**Source material**

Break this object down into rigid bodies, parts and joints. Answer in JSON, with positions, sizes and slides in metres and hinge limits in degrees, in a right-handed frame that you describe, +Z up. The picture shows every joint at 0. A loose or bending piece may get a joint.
---
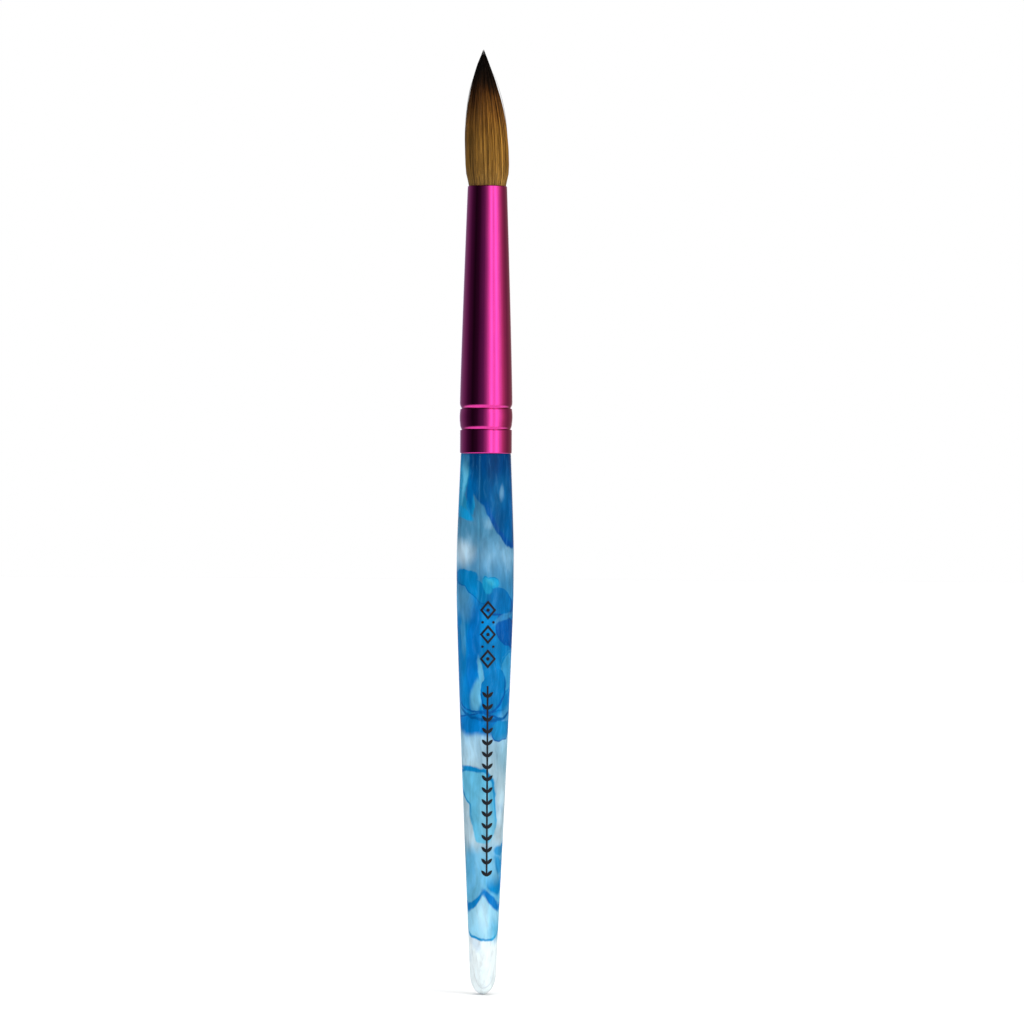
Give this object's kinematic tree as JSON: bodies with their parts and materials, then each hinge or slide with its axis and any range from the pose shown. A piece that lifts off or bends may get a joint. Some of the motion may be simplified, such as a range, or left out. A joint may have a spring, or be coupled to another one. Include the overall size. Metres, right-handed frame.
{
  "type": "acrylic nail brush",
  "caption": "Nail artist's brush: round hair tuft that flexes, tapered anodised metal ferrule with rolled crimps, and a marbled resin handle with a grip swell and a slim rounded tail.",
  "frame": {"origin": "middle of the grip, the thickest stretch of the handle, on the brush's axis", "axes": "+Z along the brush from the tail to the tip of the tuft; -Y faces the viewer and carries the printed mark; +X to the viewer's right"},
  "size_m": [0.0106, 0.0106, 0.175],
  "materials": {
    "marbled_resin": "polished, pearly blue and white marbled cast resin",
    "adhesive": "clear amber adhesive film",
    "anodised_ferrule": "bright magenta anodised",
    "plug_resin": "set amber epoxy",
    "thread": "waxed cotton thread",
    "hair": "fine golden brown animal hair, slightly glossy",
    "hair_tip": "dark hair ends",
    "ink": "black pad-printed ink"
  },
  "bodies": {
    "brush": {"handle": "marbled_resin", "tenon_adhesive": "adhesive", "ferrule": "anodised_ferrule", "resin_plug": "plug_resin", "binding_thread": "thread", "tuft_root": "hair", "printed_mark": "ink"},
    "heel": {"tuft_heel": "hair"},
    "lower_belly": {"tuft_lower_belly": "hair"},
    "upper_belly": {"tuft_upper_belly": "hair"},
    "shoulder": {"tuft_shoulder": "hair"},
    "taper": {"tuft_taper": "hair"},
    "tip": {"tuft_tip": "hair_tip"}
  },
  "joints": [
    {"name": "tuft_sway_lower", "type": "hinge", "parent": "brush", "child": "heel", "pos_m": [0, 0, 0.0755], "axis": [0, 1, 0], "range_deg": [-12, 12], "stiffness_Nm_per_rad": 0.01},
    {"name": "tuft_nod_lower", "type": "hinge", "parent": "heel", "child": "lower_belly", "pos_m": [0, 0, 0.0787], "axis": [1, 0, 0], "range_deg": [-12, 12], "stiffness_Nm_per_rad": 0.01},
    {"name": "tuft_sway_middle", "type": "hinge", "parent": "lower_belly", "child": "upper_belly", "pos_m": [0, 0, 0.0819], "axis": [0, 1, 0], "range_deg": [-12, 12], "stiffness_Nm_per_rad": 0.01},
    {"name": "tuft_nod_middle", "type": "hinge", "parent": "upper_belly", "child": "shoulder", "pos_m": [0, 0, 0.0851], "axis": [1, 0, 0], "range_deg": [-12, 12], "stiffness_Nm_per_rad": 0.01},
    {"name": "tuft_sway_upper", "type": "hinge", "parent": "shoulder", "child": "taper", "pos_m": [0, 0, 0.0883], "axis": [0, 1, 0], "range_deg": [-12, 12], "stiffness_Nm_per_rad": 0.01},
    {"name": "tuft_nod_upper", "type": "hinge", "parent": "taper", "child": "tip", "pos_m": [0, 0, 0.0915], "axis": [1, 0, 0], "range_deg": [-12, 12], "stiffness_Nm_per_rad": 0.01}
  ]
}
==
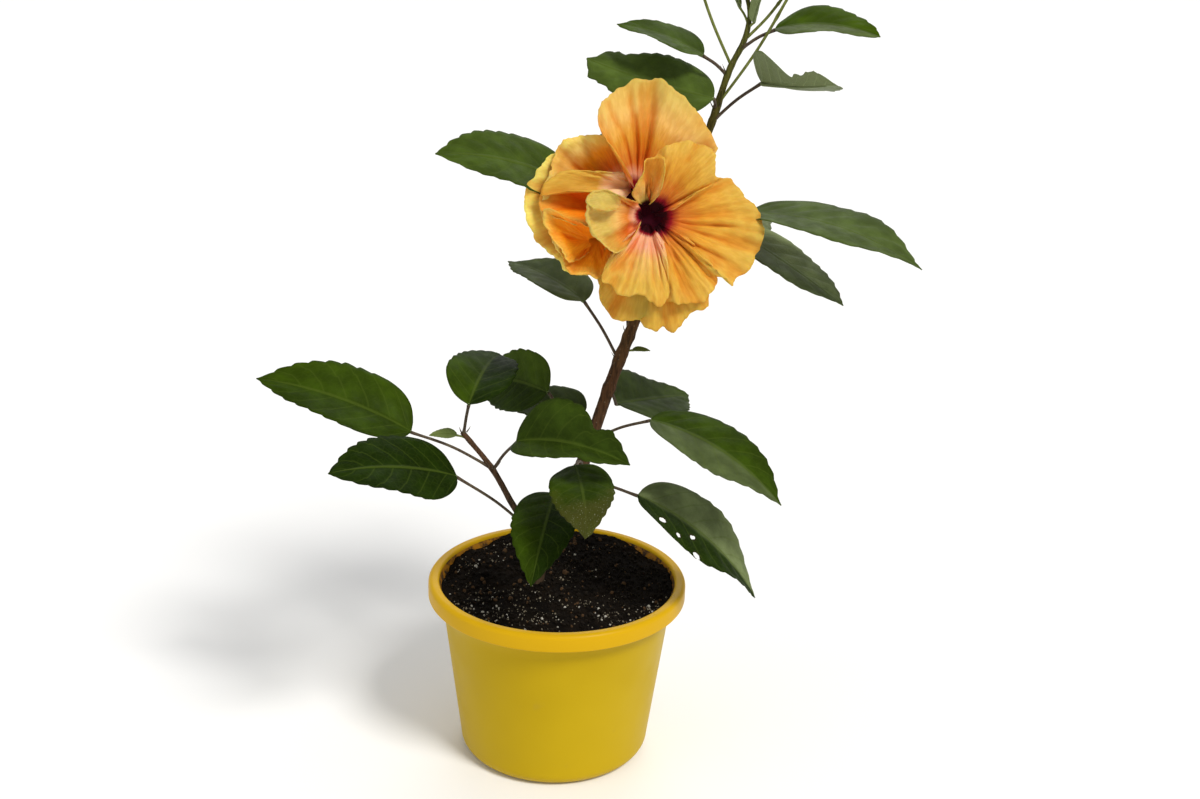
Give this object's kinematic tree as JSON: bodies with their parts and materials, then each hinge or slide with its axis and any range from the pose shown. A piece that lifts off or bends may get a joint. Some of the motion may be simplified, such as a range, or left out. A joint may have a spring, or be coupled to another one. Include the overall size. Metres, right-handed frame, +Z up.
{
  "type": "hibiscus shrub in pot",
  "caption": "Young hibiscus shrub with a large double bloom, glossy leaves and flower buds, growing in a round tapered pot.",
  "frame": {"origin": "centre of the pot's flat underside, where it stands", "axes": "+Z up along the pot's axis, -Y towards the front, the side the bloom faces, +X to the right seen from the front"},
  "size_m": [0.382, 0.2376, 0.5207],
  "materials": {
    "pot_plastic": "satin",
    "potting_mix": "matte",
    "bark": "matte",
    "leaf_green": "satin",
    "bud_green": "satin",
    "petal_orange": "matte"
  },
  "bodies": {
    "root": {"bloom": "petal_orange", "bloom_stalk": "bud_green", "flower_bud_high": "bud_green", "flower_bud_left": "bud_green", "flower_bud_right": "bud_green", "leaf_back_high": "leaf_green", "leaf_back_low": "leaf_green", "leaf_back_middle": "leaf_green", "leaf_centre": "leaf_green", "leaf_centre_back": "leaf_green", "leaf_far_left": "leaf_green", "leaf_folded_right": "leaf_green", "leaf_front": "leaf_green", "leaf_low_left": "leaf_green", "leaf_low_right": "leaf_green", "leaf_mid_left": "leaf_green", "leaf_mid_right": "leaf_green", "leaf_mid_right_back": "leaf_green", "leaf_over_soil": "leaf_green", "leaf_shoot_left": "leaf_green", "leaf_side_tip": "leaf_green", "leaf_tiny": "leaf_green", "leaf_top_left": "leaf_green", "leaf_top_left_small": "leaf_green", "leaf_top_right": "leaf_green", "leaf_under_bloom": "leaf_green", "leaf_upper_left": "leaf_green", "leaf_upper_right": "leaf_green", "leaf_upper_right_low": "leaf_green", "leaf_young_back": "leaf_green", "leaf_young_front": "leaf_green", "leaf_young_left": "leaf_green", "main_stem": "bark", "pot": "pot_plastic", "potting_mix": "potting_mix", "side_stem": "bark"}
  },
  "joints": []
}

**What you are asked to do**
Work through the data and report how many of its lines hold the word "kinematic", giving only the figure.

**Task result**
2